Let $X_{1,i}$ be an "indicator" for the die rolling a 1 on the $i$th roll. Put explicitly: $$ X_{1,i} = \begin{cases} 1, \ \ \text{die rolls 1 on $i$th roll}\\ 0, \ \ \text{die does not roll 1 on $i$th roll}\\ \end{cases} $$ Similarly, let $X_{6,i}$ be the indicator variable for the die rolling a 6 on the $i$th roll: $$ X_{6,i} = \begin{cases} 1, \ \ \text{die rolls 6 on $i$th roll}\\ 0, \ \ \text{die does not roll 6 on $i$th roll}\\ \end{cases} $$

What is the covariance between $X_{i,1}$ and $X_{6,i}$? We can use the decomposition formula: $$ \text{Cov} (X_{1,i},X_{6,i}) = E(X_{1,i}*X_{6,i}) - E(X_{1,i})E(X_{6,i}) $$ $E(X_{1,i})$ and $E(X_{6,i})$ are easy since $X_{1,i}$ are Bernoulli random variables with probability 1/6. Their expected variables will both be 1/6.

To calculate $E(X_{1,i}*X_{6,i})$, note that the random variable $Z = X_{1,i} *X_{6,i}$ equals 0 with probability 1.

If the $i$th roll is 1, $Z = 1*0 = 0$, if the $i$th roll is 6, $Z = 0*1 = 0$, and if the $i$th roll is neither 1 nor 6, then $Z = 0*0 = 0$. Therefore, the expected value of Z is 0. $$ E(Z) = E(X_{1,i} X_{6,i}) = 0 $$ Putting into the formula above, $$ \text{Cov} (X_{1,i},X_{6,i}) = E(X_{1,i}*X_{6,i}) - E(X_{1,i})E(X_{6,i}) $$ $$ = 0 - (1/6)(1/6) = -1/36 $$

Now, that is for just one roll, and I hope it's a good start to you solving this.
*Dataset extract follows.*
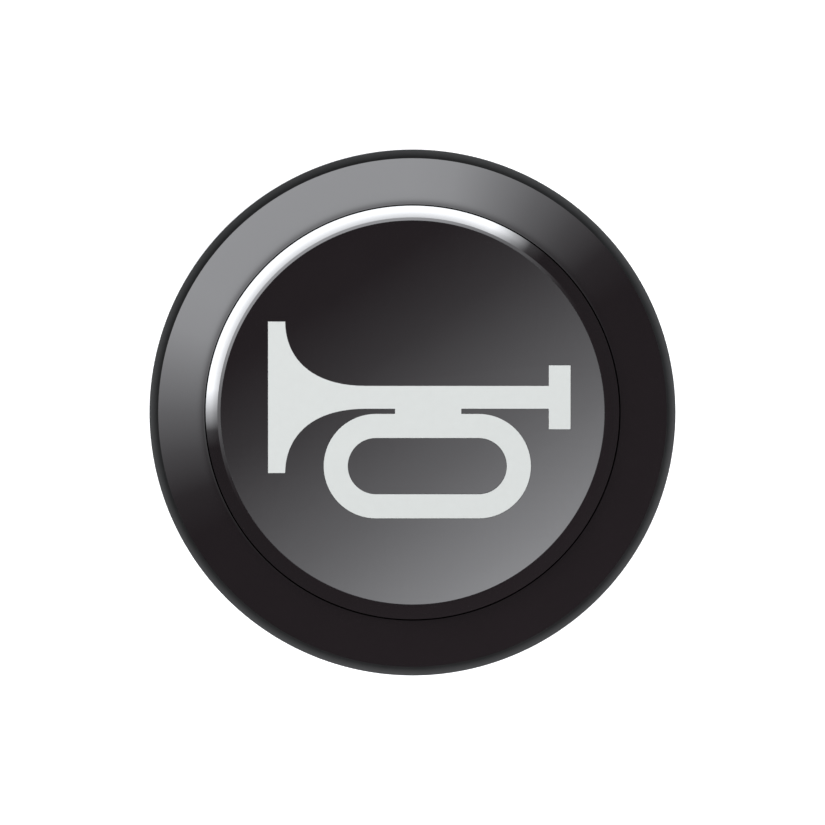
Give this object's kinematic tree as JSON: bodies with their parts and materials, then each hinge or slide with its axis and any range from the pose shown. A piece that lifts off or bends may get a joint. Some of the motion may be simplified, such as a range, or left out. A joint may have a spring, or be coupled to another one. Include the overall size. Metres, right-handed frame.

To finish this problem, note:

(1) What is be the relationship between $X_{i,1}$, $X_{i,6}$, $S(1)$, and $S(6)$?

(2) Look into the summation formulas for Covariance

(3) The throws are independent, so Cov$(X_{1,i},X_{6,j}) = 0$ for $i \neq j$.

Once you have the covariance, the correlation can be calculated in a straightforward by noting that $S(1)$ and $S(6)$ are both Binomial random variables (information that can be used to get the variances, which are then used to scale the covariance).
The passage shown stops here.